The lines to reproduce run from the first one through the line containing "# Frame: millimetres, origin". Reproduce them exactly.
───── DATA FOR PROCESSING ─────
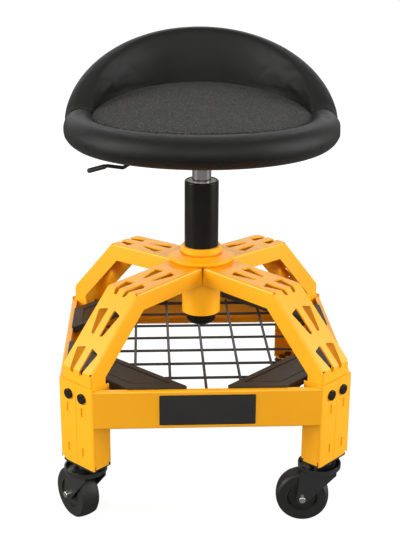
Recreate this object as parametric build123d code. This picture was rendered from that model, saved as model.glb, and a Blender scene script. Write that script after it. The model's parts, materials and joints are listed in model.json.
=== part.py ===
"""Shop stool on four swivel casters: steel base, wire shelf, corner trays, gas lift and padded seat."""
import math
import os

from build123d import *

# Frame: millimetres, origin on the floor on the column's axis, +Z up, front of the stool towards -Y

# Fits shared by all pieces
fit_gap = 0.05
face_gap = 0.05
seat_gap = 0.3
cut_over = 1.0
weld_bite = 0.3

# Square base made of four channel rails
base_half = 203.6
corner_face_half = 32.74
rail_sheet = 1.6
rail_rise = 65.0
rail_height = 56.0
rail_lip = 8.0
rail_low_lip = 22.0
rail_bend_radius = 2.4
wing_bend_radius = 5.0
wing_rise = 3.5
seam_gap = 0.6
wing_chamfer_width = 11.0
wing_chamfer_height = 6.0

# Bolt caps, slots and seam notch in each corner face
bolt_offset = 13.3
bolt_drop = 15.5
cap_radius = 7.5
cap_height = 3.0
cap_round = 1.2
cap_slot_width = 1.6
cap_slot_depth = 0.5
bolt_shank_radius = 3.0
bolt_length = 9.0
slot_width = 8.4
slot_height = 13.5
slot_offset = 14.4
upper_slot_drop = 37.0
lower_slot_rise = 22.5

# Corner posts behind the corner faces
post_sheet = 1.4
post_bend_radius = 3.4
post_depth = 32.0
post_lift = 17.8
post_rise = 2.5
post_notch = 4.0
foot_plate = 2.5

# Arms from the hub to the posts
arm_half = 30.1
arm_sheet = 2.5
arm_depth = 26.0
arm_fold_radius = 3.2
arm_hub_rise = 120.8
arm_hub_radius = 32.0
upper_bend_radius = 162.5
upper_bend_drop = 5.9
lower_bend_drop = 92.7
arm_end_drop = 14.5
fold_hole_radius = 2.0
arm_gap = 0.06

# Wedge cut-outs of an arm, places measured along its top from the hub axis
wedge_start_a = 70.5
wedge_start_b = 130.0
wedge_start_c = 193.8
wedge_start_d = 255.1
wedge_length = 41.0
wedge_slant = 5.5
wedge_inner = 5.7
wedge_outer = 20.9
wedge_tip = 5.6
wedge_round = 1.9

# Hub
sleeve_radius = 28.5
sleeve_drop = 81.3
disc_radius = 49.0
disc_edge = 3.4
disc_rise = 7.2
disc_shoulder = 33.0
collar_radius = 30.8
collar_height = 10.8
collar_neck_radius = 26.6
collar_neck_height = 3.0
collar_round = 2.4

# Gas lift column
column_radius = 25.0
column_rise = 120.2
column_wall = 2.5
column_round = 2.0
taper_top_rise = 12.0
taper_bottom_rise = 2.0
taper_radius = 22.2
column_nose = 18.5
column_floor = 5.5
column_nose_round = 9.0
bushing_length = 84.0
bushing_recess = 0.8
rod_radius = 5.0
rod_neck_radius = 4.0
rod_end_drop = 4.5
clip_radius = 8.5
clip_thickness = 1.4
clip_groove = 0.9
clip_mouth = 5.0
bearing_radius = 17.0
bearing_height = 7.2
bearing_washer = 1.6
bearing_ball_radius = 1.9
bearing_balls = 14
bumper_radius = 15.0
bumper_height = 11.0
piston_rise = 125.5
piston_length = 12.0
piston_groove = 1.2

# Pressure tube, the bright part of the lift
tube_radius = 14.0
tube_bore_radius = 12.0
bumper_gap = 1.2
tube_floor = 4.0
tube_rise = 62.5
tube_plug = 18.0
tube_taper_radius = 13.3
tube_taper_length = 19.0
pin_radius = 2.0
pin_length = 19.0
pin_rise = 5.0

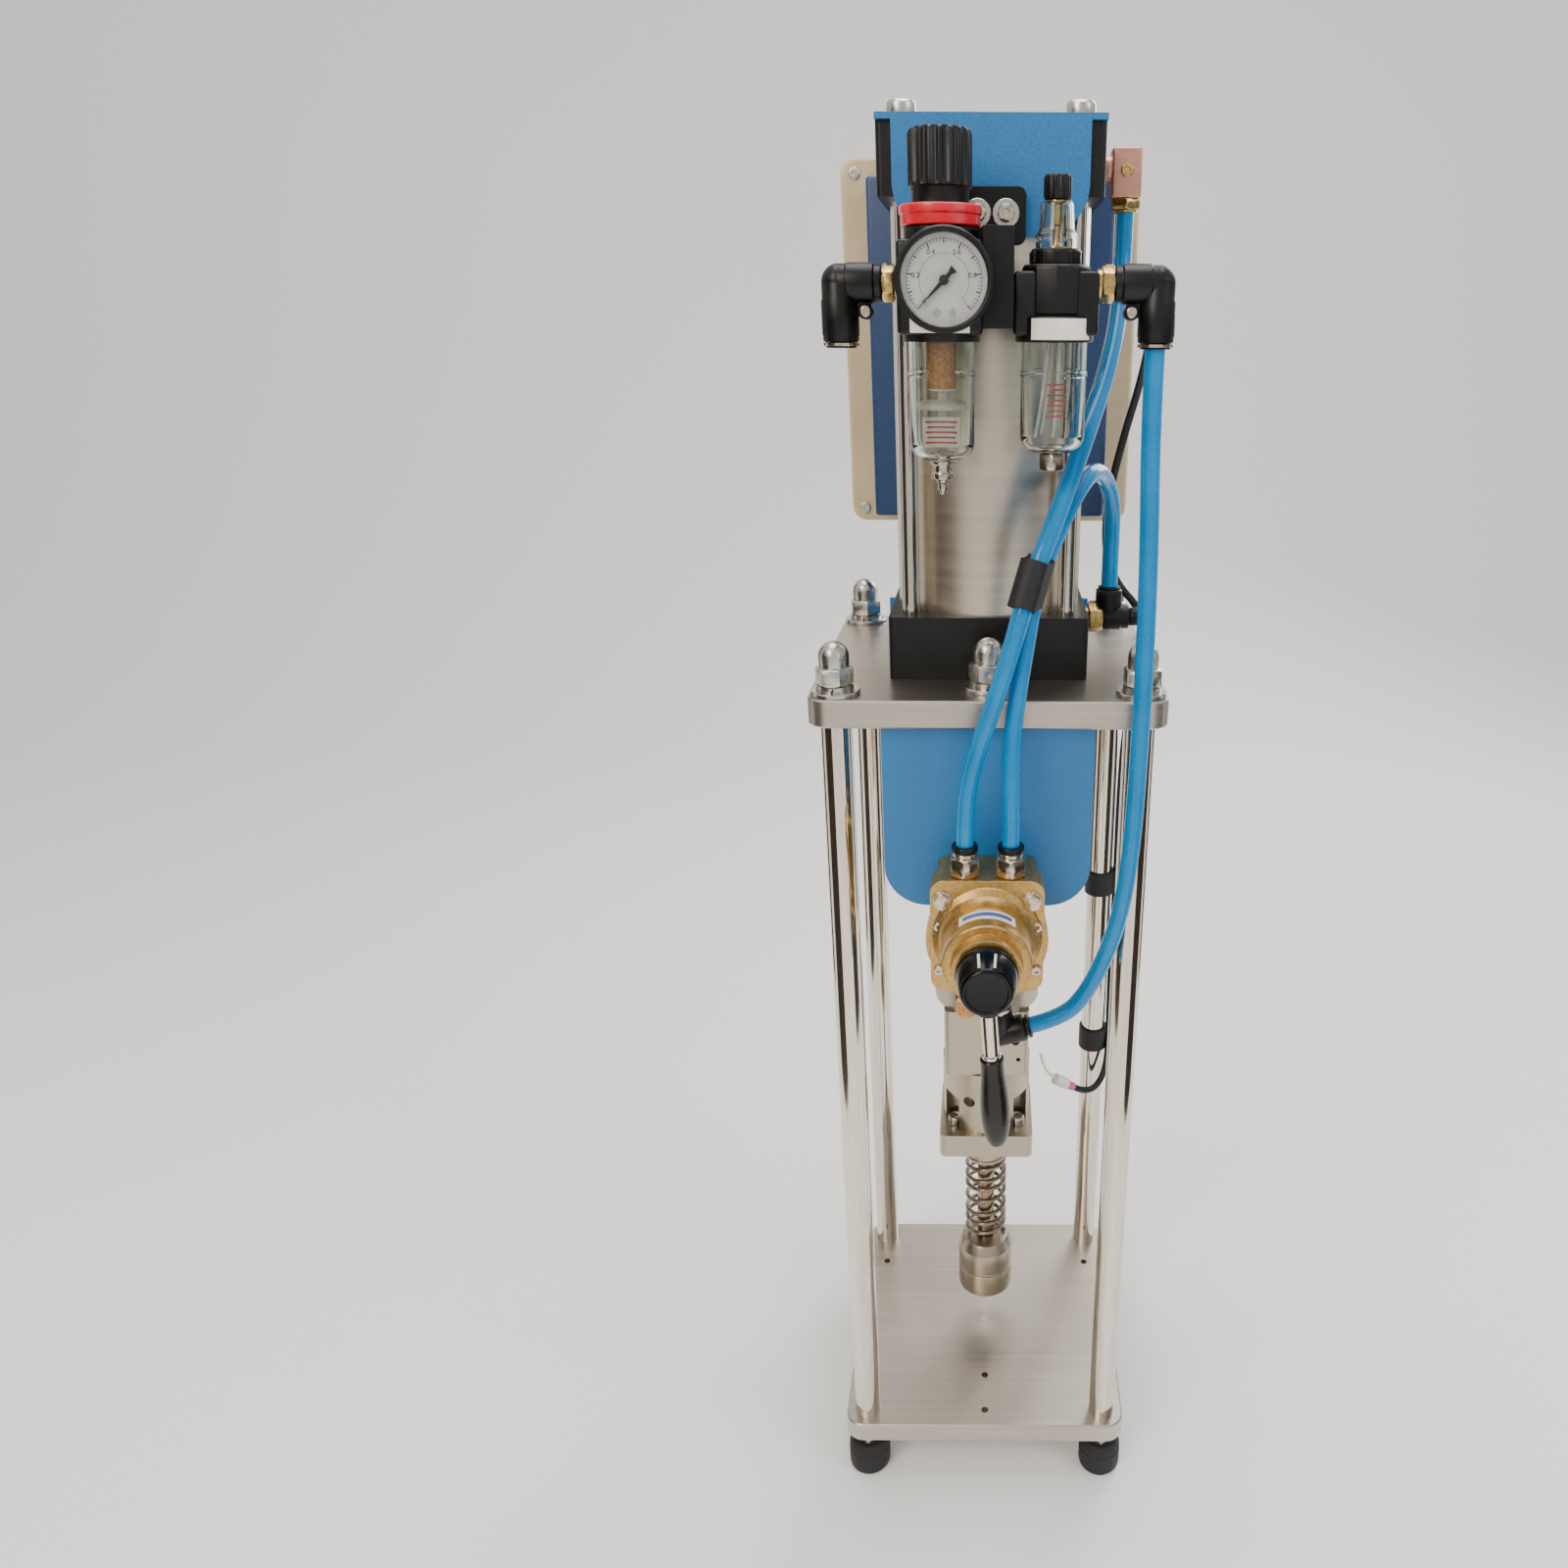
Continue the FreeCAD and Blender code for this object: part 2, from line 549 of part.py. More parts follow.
def valveBracket():
    y0 = VALVE_BRACKET_Y
    low_top = TOP_UNDER - SHEET
    sheet = tab(VALVE_BRACKET_W, TOP_UNDER, VALVE_BRACKET_LOW, 25, y0, y0 + SHEET)
    flange = box(-VALVE_BRACKET_W / 2, VALVE_BRACKET_W / 2, y0, -60, low_top, TOP_UNDER)
    save("valve_bracket", sheet.fuse(flange).cut(post(STUD_HOLE_R, 0, BRACKET_BOLT_Y, low_top, TOP_UNDER)))


def leaned(shape):
    # the lever's middle position is not quite upright
    shape.rotate(V(0, LEVER_Y, VALVE_Z), BACK, -LEVER_LEAN)
    return shape


def handValve():
    shaft_hole = rod(SHAFT_R + RUN, (0, NECK_FRONT, VALVE_Z), (0, VALVE_BRACKET_Y - 8, VALVE_Z))
    body = roundedPanel(VALVE_W - 6, VALVE_TOP - VALVE_LOW - 2, 6, 0, VALVE_Z, BODY_FRONT, VALVE_BRACKET_Y)
    save("valve_body", body.cut(shaft_hole))
    cover = roundedPanel(VALVE_W, VALVE_TOP - VALVE_LOW, 8, 0, VALVE_Z, COVER_FRONT, BODY_FRONT)
    cover = cover.fuse([rod(24, (0, BOSS_FRONT, VALVE_Z), (0, COVER_FRONT, VALVE_Z)),
                        rod(19.5, (0, NECK_FRONT, VALVE_Z), (0, BOSS_FRONT, VALVE_Z)),
                        rod(35, (0, COVER_FRONT + 6, VALVE_Z - 6), (0, BODY_FRONT, VALVE_Z - 6)).common(
                            box(-40, 40, COVER_FRONT, BODY_FRONT, VALVE_LOW, VALVE_TOP))])
    save("valve_cover", cover.cut(shaft_hole))
    hub = cone(13.5, 17, (0, HUB_FRONT, VALVE_Z), (0, HUB_BACK, VALVE_Z)).fuse(
        rod(SHAFT_R, (0, HUB_BACK, VALVE_Z), (0, VALVE_BRACKET_Y - 9, VALVE_Z)))
    save("lever_hub", hub.cut(leaned(post(LEVER_ROD_R, 0, LEVER_Y, VALVE_Z - 20, VALVE_Z - 8))))
    save("lever_rod", leaned(post(LEVER_ROD_R, 0, LEVER_Y, GRIP_TOP - 20, VALVE_Z - 8)))
    grip = cone(6.5, 8.2, (0, LEVER_Y, GRIP_TOP), (0, LEVER_Y, GRIP_TOP - 34)).fuse(
        [cone(8.2, 5, (0, LEVER_Y, GRIP_TOP - 34), (0, LEVER_Y, GRIP_LOW))])
    save("lever_grip", leaned(grip.cut(post(LEVER_ROD_R, 0, LEVER_Y, GRIP_TOP - 20, GRIP_TOP))))


def valveFittings():
    made = []
    for x in TOP_FITTING_X:
        made.append(hexagon(16, (x, FITTING_Y, VALVE_TOP), (x, FITTING_Y, VALVE_TOP + 11)).fuse(
            post(7.5, x, FITTING_Y, VALVE_TOP + 11, FITTING_TOP)))
    stem = post(6.5, 8, FITTING_Y, 345, VALVE_LOW)
    made.append(stem.fuse([Part.makeSphere(8, V(8, FITTING_Y, 345)),
                           rod(8, (8, FITTING_Y, 344.6), (26, FITTING_Y, 350))]))
    made.append(post(6, -12, FITTING_Y, 357, VALVE_LOW))
    save("valve_fittings", *made)


def assemblyScrews():
    y = COVER_FRONT
    made = []
    for x, z in [(-27, 421), (28, 421), (-27, 393), (28, 393)]:
        made.append(rod(3, (x, y - 2, z), (x, y, z)))
    for x in (-25, 25):
        made.append(hexagon(9, (x, y - 4, 437), (x, y, 437)))
    face = -CAP / 2 - SHEET - TEE_FOOT_T
    z = TEE_SCREW_Z
    for x in TEE_SCREW_X:
        bolt = rod(6.6, (x, face - 1.5, z), (x, face, z)).fuse(
            [rod(4.2, (x, face - 5.5, z), (x, face - 1.5, z)), rod(2.5, (x, face, z), (x, face + TEE_FOOT_T, z))])
        made.append(bolt.cut(hexagon(4, (x, face - 5.5, z), (x, face - 3, z))))
    bolt_low = TOP_UNDER - SHEET - 7.5
    made.append(hexagon(NUT_AF, (0, BRACKET_BOLT_Y, bolt_low), (0, BRACKET_BOLT_Y, TOP_UNDER - SHEET)).fuse(
        post(STUD_R, 0, BRACKET_BOLT_Y, TOP_UNDER - SHEET, STUD_END)))
    save("assembly_screws", *made)


# hoses and cable

def hosesAndCable():
    upper = tube("upper_port_hose", UPPER_HOSE, HOSE_R)
    lower = tube("lower_port_hose", LOWER_HOSE, HOSE_R)
    cable = tube("sensor_cable", CABLE, CABLE_R)
    save("upper_port_hose", upper)
    save("lower_port_hose", lower)
    save("supply_hose", tube("supply_hose", SUPPLY_HOSE, HOSE_R))
    save("sensor_cable", cable)
    a, b = V(*CONNECTOR[0]), V(*CONNECTOR[1])
    along = (b - a).normalize()
    plug = Part.makeCylinder(3.4, 11, a, along).fuse(
        Part.makeCylinder(5, a.distanceToPoint(b) - 11, a + along * 11, along))
    save("cable_connector", plug.fuse(tube("connector_lead", LEAD, LEAD_R)))
    wrap = hoseWrap(upper, lower)
    column = post(COLUMN_R, COLUMN_XY, COLUMN_XY, 0, TOP_UNDER)
    ties = []
    for z in (207, 345):
        band = post(COLUMN_R + 2, COLUMN_XY, COLUMN_XY, z - 9, z + 9).fuse(
            [post(CABLE_R + 2, 97, COLUMN_XY, z - 9, z + 9),
             box(COLUMN_XY, 97, COLUMN_XY - 4.5, COLUMN_XY + 4.5, z - 9, z + 9)])
        ties.append(band.cut([column, cable]))
    save("tape_wraps", wrap, *ties)


def hoseWrap(upper, lower):
    # one sleeve round both hoses, 25 mm long, along their common direction
    mid = (V(*UPPER_HOSE[5]) + V(*LOWER_HOSE[6])) * 0.5 + V(-0.5, 0, 1)
    along = (V(*LOWER_HOSE[5]) - V(*LOWER_HOSE[7])).normalize()
    gap = (V(*UPPER_HOSE[5]) - V(*LOWER_HOSE[6])) * 0.5
    sleeves = []
    for sign in (-1, 1):
        start = mid + gap * sign - along * 12.5
        sleeves.append(Part.makeCylinder(HOSE_R + 2.5, 25, start, along))
    wide = along.cross(gap).normalize() * (HOSE_R + 2.5)
    a, b = mid - gap - along * 12.5, mid + gap - along * 12.5
    web = Part.Face(Part.makePolygon([a + wide, b + wide, b - wide, a - wide, a + wide])).extrude(along * 25)
    return sleeves[0].fuse([sleeves[1], web]).cut([upper, lower])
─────
- [SOLVED EXERCISE]:
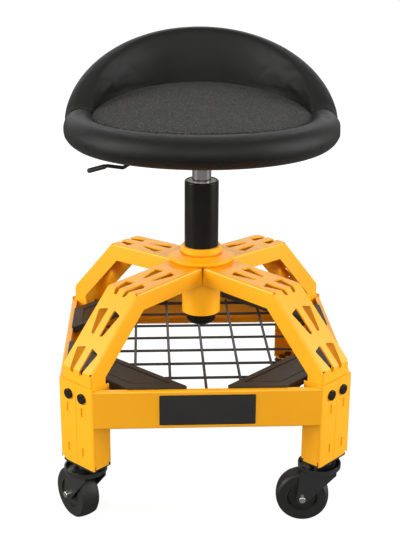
Recreate this object as parametric build123d code. This picture was rendered from that model, saved as model.glb, and a Blender scene script. Write that script after it. The model's parts, materials and joints are listed in model.json.
=== part.py ===
"""Shop stool on four swivel casters: steel base, wire shelf, corner trays, gas lift and padded seat."""
import math
import os

from build123d import *

# Frame: millimetres, origin on the floor on the column's axis, +Z up, front of the stool towards -Y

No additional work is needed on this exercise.